Разведчики ожидали моего возвращения, чтобы узнать причину вызова. Я рассказал о том, что вечером отлучусь на десять суток в Дом отдыха. Их всех, не меньше, чем и меня самого, удивило, что во время войны может быть такое чудо. Наказывали привезти табачку, так как с  ним были частые перебои. Мы с Таджимуканом написали письмо жене Михаила Босова со словами скорби и утешения. Наказал всем подчиняться временному командиру Телекову. Раздеваясь, чтобы умыться перед поездкой в глубокий тыл за семьдесят километров от фронта, я не смог снять с головы мой разлюбезный буденновский шлем. Шишак был сорван в бою, и верх изрешечен осколками гранаты. Колпак шапки не снимался, и я почувствовал боль на самой макушке. Пришлось делать ножницами разрез сверху и частично выстригать волосы, которые с кровью присохли к подкладке шлема. Хозяйка дала в тазике теплой воды, я промыл волосы, и мне прижгли ранки йодом. Другой шапки не было, и только шапка Павла Платоновича смогла мне подойти по размеру (60 см), поэтому мы временно сделали обмен.

Когда было светло, немецкие минометчики не впускали и не выпускали санный и гужевой транспорт в село и из села. Да и в темноте часто обстреливали этот отрезок дороги. Провожать меня к штабу вышел почти весь взвод. Я попрощался и с Михаилом Лофицким. Подошли Чернявский и Ищенко — храбрые командиры роты противотанкистов. Подъехали к штабу легкие комиссарские сани, и мы вместе с Е.П. Ищенко выехали в политотдел, по чистой случайности располагавшийся в селе, именовавшемся Политотдельское. Из села Большой Кирсановки мы воспользовались другим выездом, так как на главной дороге постоянно разрывались снаряды и мины. Мела пурга, но дорогу в политотдел ездовой знал хорошо.
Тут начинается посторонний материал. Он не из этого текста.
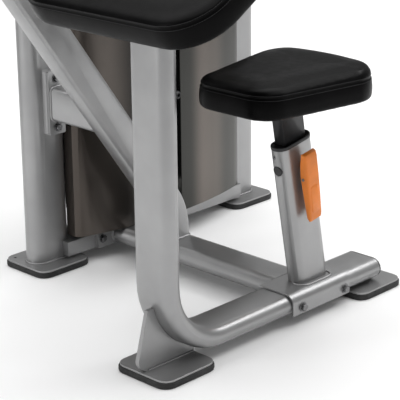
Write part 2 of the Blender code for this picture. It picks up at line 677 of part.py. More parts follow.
def handle():
    """One bent bar across both hands, with a grip over each slanted stretch."""
    half = GRIP_LENGTH / 2
    away = Vector((cos(GRIP_SKEW), -sin(GRIP_SKEW), 0))
    middle = Vector((SEAT_X + GRIP_OUT, GRIP_Y, LEVER_END_Z))
    inner, outer = middle - away * (half + 0.006), middle + away * (half - 0.012)

    def mirrored(p):
        return Vector((2 * SEAT_X - p.x, p.y, p.z))

    left_outer = mirrored(middle + away * (half + 0.010))
    path = [Vector((LEVER_X - 0.020, LEVER_END_Y, LEVER_END_Z)),
            Vector((left_outer.x - 0.035, LEVER_END_Y, LEVER_END_Z)), left_outer, mirrored(inner), inner, outer]
    curve = bpy.data.curves.new("handle_bar", "CURVE")
    curve.dimensions = "3D"
    spline = curve.splines.new("POLY")
    spline.points.add(len(path) - 1)
    for point, p in zip(spline.points, path):
        point.co = (*p, 1)
    curve.bevel_depth = BAR_R
    curve.bevel_resolution = 3
    curve.use_fill_caps = True
    bar = bpy.data.objects.new("handle_bar", curve)
    MACHINE.objects.link(bar)
    bar.location = from_curl(0, 0, 0)
    bar.parent = CURL
    place(as_mesh(bar), MACHINE, BLACK_PAINT, CURL)

    bore = BAR_R + GAP
    sleeve = [(bore, half), (GRIP_R, half), (GRIP_R, -half), (bore, -half)]
    for name, at, skew in (("grip_left", mirrored(middle), GRIP_SKEW), ("grip_right", middle, -GRIP_SKEW)):
        turned(name, sleeve, from_curl(*at), "X", RUBBER, 16, CURL).rotation_euler = (0, 0, skew)


# Belt and pulleys

BELT_Y = PIVOT_Y + CAM_R + GAP                       # inner face of the run that leaves the cam
FRONT_PULLEY_Y = BELT_Y + BELT_THICK + GAP + PULLEY_R
DROP_Y = STACK_Y - BELT_THICK / 2
REAR_PULLEY_Y = DROP_Y - GAP - PULLEY_R
DROP_TOP = 1.19
HEAD_TOP = STACK_BOTTOM + PLATE_COUNT * PLATE_PITCH + 0.034
CLAMP_TOP = HEAD_TOP + 0.030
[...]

Как мы удивились, когда увидели в хате настоящую керосиновую лампу со стеклом и «политчинов», что-то записывавших в тетради и читавших газету, ведь это было одной из главных их обязанностей на фронте, по принципу «каждому — свое». Работали они в гимнастерках с чистыми подворотничками, на петлицах у них сверкали рубиновые знаки отличия, почти как в довоенное время. Мы доложили о цели приезда. Видимо, о нашем прибытии было сообщено заранее, и нам вручили одно на двоих направление с подписью и печатью. О том, как нам добираться до Ростова, посоветовали узнать у главного интенданта дивизии, располагавшегося в соседнем селе в пяти километрах отсюда. Чтобы не заблудиться в пургу, нам  посоветовали взять «в зубы» провод полевого кабеля и шагать по нему полем против ветра. Это был испытанный метод, и мы пошли, обдуваемые вьюгой и метелью. Мороз крепчал, снег бил в лицо. Наконец провод привел нас, мы пришли в нужный дом, который занимал интендант первого ранга. У него тоже было так же, как и у политотдельцев, — «тепло, светло и мухи не кусали». Доложились по форме, только назвали его «полковником», хотя он со своими тремя прямоугольниками соответствовал званию подполковника.

Он предложил нам раздеться. Я снял солдатскую ушанку, а под ней был надет шерстяной подшлемник. Оказалось, что он примерз к моему лицу от дыхания, и я сорвал со щеки кожу размером с монету в три копейки. На лице появилась кровь. Помощник командира дивизии по снабжению (так именовалась его должность) решил угостить нас ужином, так как уже знал о наших боевых делах. Конечно же, приняли мы «наркомовские» 100 грамм и поужинали горячим. В соседней комнате мы провели остаток ночи, а рано утром он вызвал «вещевика» и приказал одеть нас как женихов. Но на складе нашлась только новая шапка-ушанка по моему размеру да яловые сапоги. С первой машиной в Ростов нас усадили в кабину трехтонки, и мы в тепле прибыли на Пушкинскую улицу, где в одном из двухэтажных особнячков поместился пресловутый армейский Дом отдыха для отличившегося в боях командного и начальствующегося состава 56-й армии.